[Python-ideas] Match statement brainstorm

Franklin? Lee leewangzhong+python at gmail.com
Wed May 25 05:04:35 EDT 2016

On Wed, May 25, 2016 at 1:52 AM, Nick Coghlan <ncoghlan at gmail.com> wrote:
> Using the running demo:
>     def demo(arg):
>         given arg:
>             case x, y, *_: # Tuple matching (implicit name binding)
>                 ...
>             case (.x, .y) as p, q: # Attribute matching
>                 ...
>             case (["x"], ["y"]) as p, q: # Item matching
>                 ...
>             case (.x) as p and isinstance(p, int): # Match + condition
>                 ...
>             case if isinstance(arg, int): # Condition only
>                 ...
>             else: # Default
>                 ...
> The other key change there is introducing "as" to the individual cases
> in order to be able to separate the match pattern definition from the
> local name binding.

I still don't like that `case THING` is a pattern, rather than a value
to test against. Here's my modifications with "as", attributes, and

     def demo(arg):
        given arg:
            case as x, y, *_: # Tuple matching (implicit name binding)
            case as object(x=p, y=q, **_): # Attribute matching
            case as {'x': p, 'y', q, **_}: # Item matching
            case as object(x=p, **_) and isinstance(p, int): # Match + condition
            case if isinstance(arg, int): # Condition only
            else: # Default

Here, the "as" pattern is a shape to fit the object's parts into, and
it should be possible to get back the original (or something
isomorphic to it) by evaluating the pattern expression (so `case as
{'x': p, 'y', q, **_}": assert isomorphic({'x': p, 'y', q, **_},

For attribute-matching, I think it's possible to make user types also
play well with this syntax for attribute matching, and I made a
proposal earlier for an API. (Section 'Matching user classes' here:

(Proposal to make the `object` case more reasonable:
`object(**kwargs)` constructor creates an object with the given
attributes. It won't affect subclasses, because `object.__new__` can
test whether `cls is object`.)

Perhaps literal dicts could match against sequences, too.

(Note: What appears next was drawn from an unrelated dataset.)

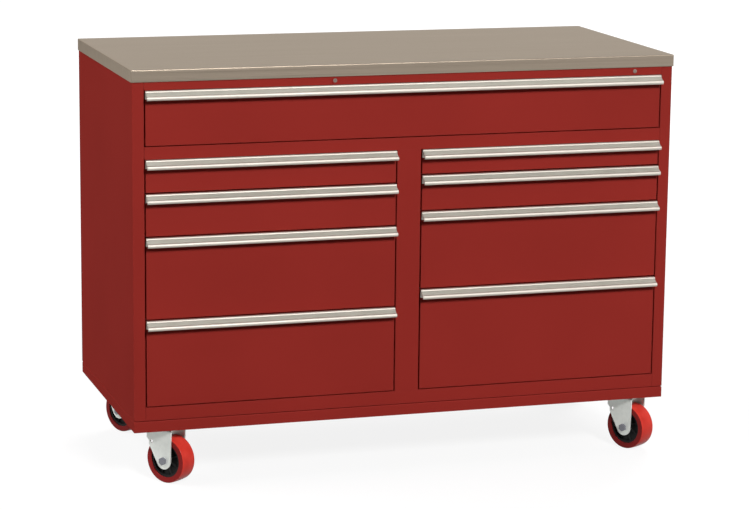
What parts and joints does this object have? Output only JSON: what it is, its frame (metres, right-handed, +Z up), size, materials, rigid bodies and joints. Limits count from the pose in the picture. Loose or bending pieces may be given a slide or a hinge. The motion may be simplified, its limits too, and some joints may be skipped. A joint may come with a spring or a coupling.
{
  "type": "rolling drawer tool cabinet",
  "caption": "Low, wide steel tool cabinet on swivel casters: two banks of drawers under one full-width drawer, full-width pulls and a stainless worktop.",
  "frame": {"origin": "on the floor, under the middle of the cabinet measured with its handles", "axes": "+X to the cabinet's right as seen from the front, +Y to the back, +Z up; the drawers open along -Y"},
  "size_m": [1.53, 0.736, 1.13],
  "materials": {
    "red_paint": "satin powder coat",
    "drawer_paint": "light grey powder coat",
    "handle_aluminium": "satin anodised extrusion",
    "zinc_slide": "bright zinc plate",
    "zinc_caster": "zinc plate",
    "black_hub": "moulded, fine grain",
    "red_tread": "glossy polyurethane",
    "lock_metal": "polished",
    "stainless": "brushed stainless",
    "board": "raw board edges"
  },
  "bodies": {
    "root": {"left_side_panel": "red_paint", "right_side_panel": "red_paint", "back_panel": "red_paint", "base_frame": "red_paint", "front_rails": "red_paint", "centre_divider": "red_paint", "worktop_skin": "stainless", "worktop_core": "board", "caster_plates": "zinc_caster", "fixed_slides": "zinc_slide"},
    "wide_drawer": {"wide_front": "red_paint", "wide_tray": "drawer_paint", "wide_handle": "handle_aluminium"},
    "wide_slide_carriages": {"wide_carriages": "zinc_slide"},
    "left_1_drawer": {"left_1_front": "red_paint", "left_1_tray": "drawer_paint", "left_1_handle": "handle_aluminium"},
    "left_1_slide_carriages": {"left_1_carriages": "zinc_slide"},
    "left_2_drawer": {"left_2_front": "red_paint", "left_2_tray": "drawer_paint", "left_2_handle": "handle_aluminium"},
    "left_2_slide_carriages": {"left_2_carriages": "zinc_slide"},
    "left_3_drawer": {"left_3_front": "red_paint", "left_3_tray": "drawer_paint", "left_3_handle": "handle_aluminium"},
    "left_3_slide_carriages": {"left_3_carriages": "zinc_slide"},
    "left_4_drawer": {"left_4_front": "red_paint", "left_4_tray": "drawer_paint", "left_4_handle": "handle_aluminium"},
    "left_4_slide_carriages": {"left_4_carriages": "zinc_slide"},
    "right_1_drawer": {"right_1_front": "red_paint", "right_1_tray": "drawer_paint", "right_1_handle": "handle_aluminium"},
    "right_1_slide_carriages": {"right_1_carriages": "zinc_slide"},
    "right_2_drawer": {"right_2_front": "red_paint", "right_2_tray": "drawer_paint", "right_2_handle": "handle_aluminium"},
    "right_2_slide_carriages": {"right_2_carriages": "zinc_slide"},
    "right_3_drawer": {"right_3_front": "red_paint", "right_3_tray": "drawer_paint", "right_3_handle": "handle_aluminium"},
    "right_3_slide_carriages": {"right_3_carriages": "zinc_slide"},
    "right_4_drawer": {"right_4_front": "red_paint", "right_4_tray": "drawer_paint", "right_4_handle": "handle_aluminium"},
    "right_4_slide_carriages": {"right_4_carriages": "zinc_slide"},
    "left_lock": {"left_lock_plug": "lock_metal"},
    "right_lock": {"right_lock_plug": "lock_metal"},
    "front_left_fork": {"front_left_yoke": "zinc_caster"},
    "front_left_wheel": {"front_left_hub": "black_hub", "front_left_tread": "red_tread"},
    "front_right_fork": {"front_right_yoke": "zinc_caster"},
    "front_right_wheel": {"front_right_hub": "black_hub", "front_right_tread": "red_tread"},
    "rear_left_fork": {"rear_left_yoke": "zinc_caster"},
    "rear_left_wheel": {"rear_left_hub": "black_hub", "rear_left_tread": "red_tread"},
    "rear_right_fork": {"rear_right_yoke": "zinc_caster"},
    "rear_right_wheel": {"rear_right_hub": "black_hub", "rear_right_tread": "red_tread"}
  },
  "joints": [
    {"name": "wide_drawer_slide", "type": "slide", "parent": "root", "child": "wide_drawer", "axis": [0, -1, 0], "range_m": [0, 0.62]},
    {"name": "wide_carriage_slide", "type": "slide", "parent": "root", "child": "wide_slide_carriages", "axis": [0, -1, 0], "range_m": [0, 0.31]},
    {"name": "left_1_drawer_slide", "type": "slide", "parent": "root", "child": "left_1_drawer", "axis": [0, -1, 0], "range_m": [0, 0.62]},
    {"name": "left_1_carriage_slide", "type": "slide", "parent": "root", "child": "left_1_slide_carriages", "axis": [0, -1, 0], "range_m": [0, 0.31]},
    {"name": "left_2_drawer_slide", "type": "slide", "parent": "root", "child": "left_2_drawer", "axis": [0, -1, 0], "range_m": [0, 0.62]},
    {"name": "left_2_carriage_slide", "type": "slide", "parent": "root", "child": "left_2_slide_carriages", "axis": [0, -1, 0], "range_m": [0, 0.31]},
    {"name": "left_3_drawer_slide", "type": "slide", "parent": "root", "child": "left_3_drawer", "axis": [0, -1, 0], "range_m": [0, 0.62]},
    {"name": "left_3_carriage_slide", "type": "slide", "parent": "root", "child": "left_3_slide_carriages", "axis": [0, -1, 0], "range_m": [0, 0.31]},
    {"name": "left_4_drawer_slide", "type": "slide", "parent": "root", "child": "left_4_drawer", "axis": [0, -1, 0], "range_m": [0, 0.62]},
    {"name": "left_4_carriage_slide", "type": "slide", "parent": "root", "child": "left_4_slide_carriages", "axis": [0, -1, 0], "range_m": [0, 0.31]},
    {"name": "right_1_drawer_slide", "type": "slide", "parent": "root", "child": "right_1_drawer", "axis": [0, -1, 0], "range_m": [0, 0.62]},
    {"name": "right_1_carriage_slide", "type": "slide", "parent": "root", "child": "right_1_slide_carriages", "axis": [0, -1, 0], "range_m": [0, 0.31]},
    {"name": "right_2_drawer_slide", "type": "slide", "parent": "root", "child": "right_2_drawer", "axis": [0, -1, 0], "range_m": [0, 0.62]},
    {"name": "right_2_carriage_slide", "type": "slide", "parent": "root", "child": "right_2_slide_carriages", "axis": [0, -1, 0], "range_m": [0, 0.31]},
    {"name": "right_3_drawer_slide", "type": "slide", "parent": "root", "child": "right_3_drawer", "axis": [0, -1, 0], "range_m": [0, 0.62]},
    {"name": "right_3_carriage_slide", "type": "slide", "parent": "root", "child": "right_3_slide_carriages", "axis": [0, -1, 0], "range_m": [0, 0.31]},
    {"name": "right_4_drawer_slide", "type": "slide", "parent": "root", "child": "right_4_drawer", "axis": [0, -1, 0], "range_m": [0, 0.62]},
    {"name": "right_4_carriage_slide", "type": "slide", "parent": "root", "child": "right_4_slide_carriages", "axis": [0, -1, 0], "range_m": [0, 0.31]},
    {"name": "left_lock_turn", "type": "hinge", "parent": "root", "child": "left_lock", "pos_m": [-0.211, -0.343, 1.087], "axis": [0, 1, 0], "range_deg": [0, 90]},
    {"name": "right_lock_turn", "type": "hinge", "parent": "root", "child": "right_lock", "pos_m": [0.65, -0.343, 1.087], "axis": [0, 1, 0], "range_deg": [0, 90]},
    {"name": "front_left_swivel", "type": "hinge", "parent": "root", "child": "front_left_fork", "pos_m": [-0.672, -0.263, 0.1517], "axis": [0, 0, 1], "continuous": true},
    {"name": "front_left_wheel_spin", "type": "hinge", "parent": "front_left_fork", "child": "front_left_wheel", "pos_m": [-0.65045, -0.29058, 0.0635], "axis": [0.788, 0.6157, 0], "continuous": true},
    {"name": "front_right_swivel", "type": "hinge", "parent": "root", "child": "front_right_fork", "pos_m": [0.672, -0.263, 0.1517], "axis": [0, 0, 1], "continuous": true},
    {"name": "front_right_wheel_spin", "type": "hinge", "parent": "front_right_fork", "child": "front_right_wheel", "pos_m": [0.6895, -0.29331, 0.0635], "axis": [0.866, 0.5, 0], "continuous": true},
    {"name": "rear_left_swivel", "type": "hinge", "parent": "root", "child": "rear_left_fork", "pos_m": [-0.672, 0.288, 0.1517], "axis": [0, 0, 1], "continuous": true},
    {"name": "rear_left_wheel_spin", "type": "hinge", "parent": "rear_left_fork", "child": "rear_left_wheel", "pos_m": [-0.6545, 0.25769, 0.0635], "axis": [0.866, 0.5, 0], "continuous": true},
    {"name": "rear_right_swivel", "type": "hinge", "parent": "root", "child": "rear_right_fork", "pos_m": [0.672, 0.288, 0.1517], "axis": [0, 0, 1], "continuous": true},
    {"name": "rear_right_wheel_spin", "type": "hinge", "parent": "rear_right_fork", "child": "rear_right_wheel", "pos_m": [0.69355, 0.26042, 0.0635], "axis": [0.788, 0.6157, 0], "continuous": true}
  ],
  "couplings": [
    {"joint": "wide_carriage_slide", "follows": "wide_drawer_slide", "ratio": 0.5},
    {"joint": "left_1_carriage_slide", "follows": "left_1_drawer_slide", "ratio": 0.5},
    {"joint": "left_2_carriage_slide", "follows": "left_2_drawer_slide", "ratio": 0.5},
    {"joint": "left_3_carriage_slide", "follows": "left_3_drawer_slide", "ratio": 0.5},
    {"joint": "left_4_carriage_slide", "follows": "left_4_drawer_slide", "ratio": 0.5},
    {"joint": "right_1_carriage_slide", "follows": "right_1_drawer_slide", "ratio": 0.5},
    {"joint": "right_2_carriage_slide", "follows": "right_2_drawer_slide", "ratio": 0.5},
    {"joint": "right_3_carriage_slide", "follows": "right_3_drawer_slide", "ratio": 0.5},
    {"joint": "right_4_carriage_slide", "follows": "right_4_drawer_slide", "ratio": 0.5}
  ]
}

        {0: x, 42: y, **rest} = some_list

And this could be how you enforce types:

        dict({0: x, 42: y, **rest}) = some_list    # Fails.
        tuple((x, y, z)) = some_list    # Fails.

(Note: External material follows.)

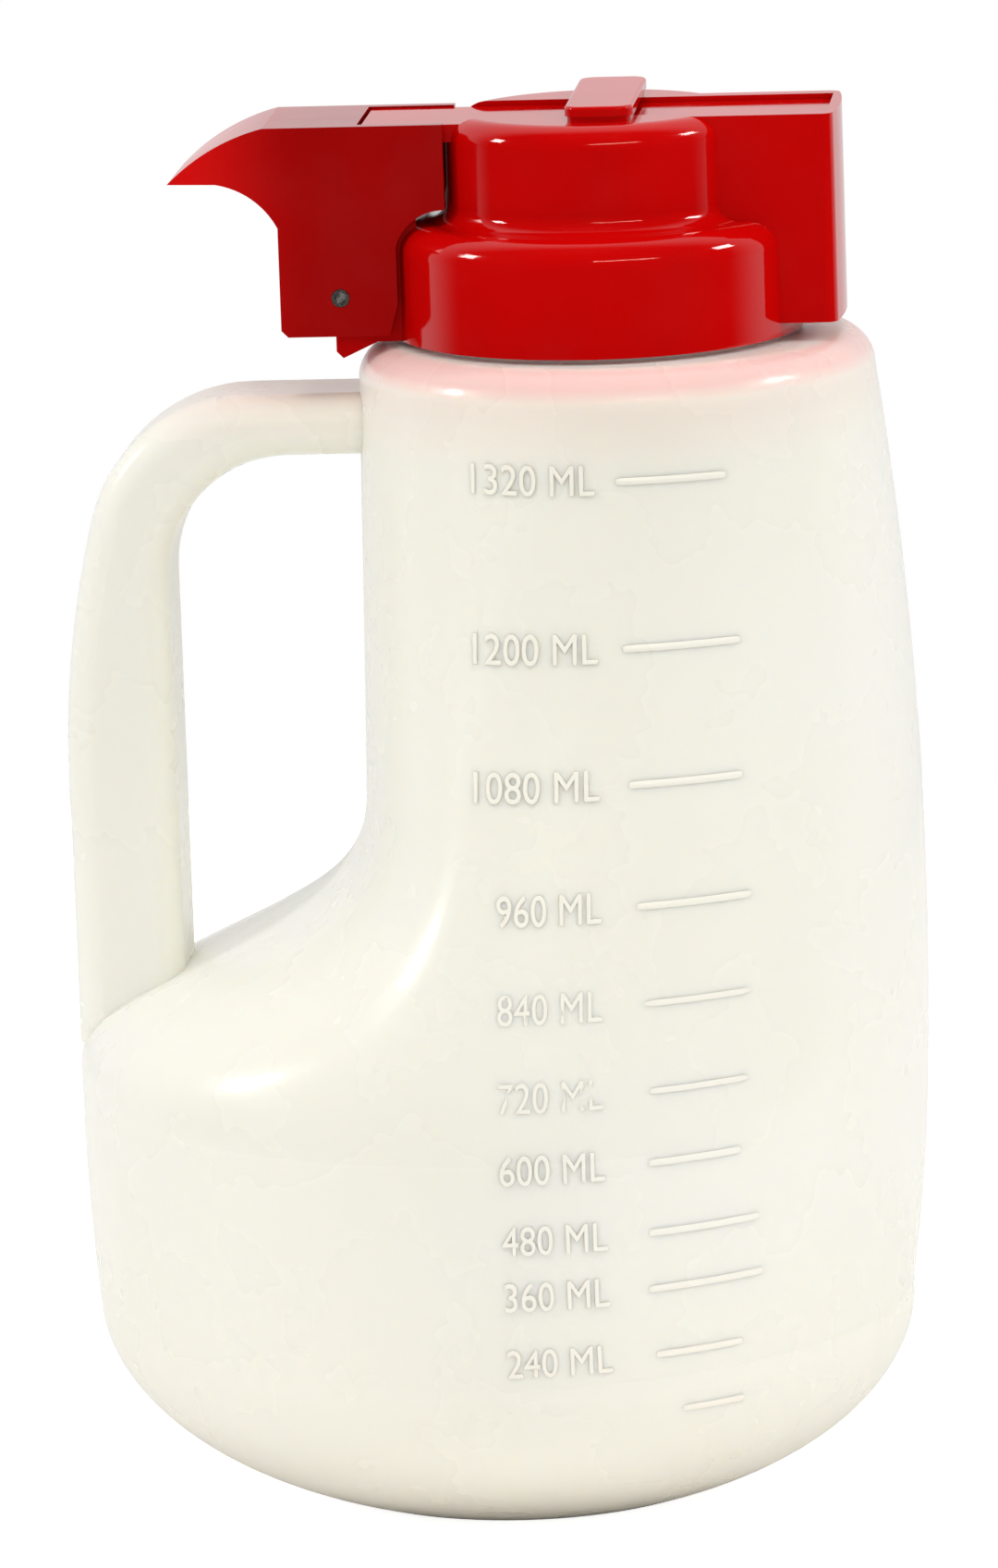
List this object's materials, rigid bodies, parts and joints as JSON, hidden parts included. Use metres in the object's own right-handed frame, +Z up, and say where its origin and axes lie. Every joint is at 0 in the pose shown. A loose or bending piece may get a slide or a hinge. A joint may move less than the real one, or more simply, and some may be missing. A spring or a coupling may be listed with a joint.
{
  "type": "syrup dispenser",
  "caption": "Plastic jug with a loop handle and a screw-on lid, whose thumb lever slides a gate back to open the pouring mouth.",
  "frame": {"origin": "middle of the box that the dispenser fills, on the surface it stands on", "axes": "+X towards the pouring end, -X towards the handle, +Y to the back, +Z up"},
  "size_m": [0.1276, 0.1272, 0.2086],
  "materials": {
    "jug": "milky translucent polypropylene, satin",
    "lid": "glossy moulded ABS",
    "gate": "glossy moulded ABS",
    "strap": "glossy moulded ABS",
    "lever": "glossy moulded ABS",
    "pin": "bright rolled steel"
  },
  "bodies": {
    "jug_body": {"jug": "jug", "lid": "lid", "strap": "strap", "pin": "pin"},
    "lever_body": {"lever": "lever"},
    "gate_body": {"gate": "gate"}
  },
  "joints": [
    {"name": "lever_pivot", "type": "hinge", "parent": "jug_body", "child": "lever_body", "pos_m": [-0.0193, 0, 0.1805], "axis": [0, -1, 0], "range_deg": [0, 12], "stiffness_Nm_per_rad": 0.1, "springref_deg": -8.59},
    {"name": "gate_slide", "type": "slide", "parent": "jug_body", "child": "gate_body", "axis": [-1, 0, 0], "range_m": [0, 0.0053]}
  ],
  "couplings": [
    {"joint": "gate_slide", "follows": "lever_pivot", "m_per_rad": 0.0245}
  ]
}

though I haven't figured out how these constructor shapes would be
implemented for user types.
Big conceptual obstacle: iterating over a dict gives its keys (which
has always bothered me), so as a value, `list({0: x, 42: y, **rest})`
would just be a list of keys. (I'd give up the typecheck syntax,
personally, and have you move the check into a guard. I'm not too
attached to the indexing syntax, either.)

Note that I force an explicit `**_, so that `object(x=p)` will fail if
`arg` has (non-dunder) attributes other than `x` (which I think is a
good thing). It's kinda wasteful to pack unused things into a
variable, so `...` could specify ignored args (which has come up
before on this list), and the matcher engine can tell the type's
matchmaker that it doesn't care about the other args.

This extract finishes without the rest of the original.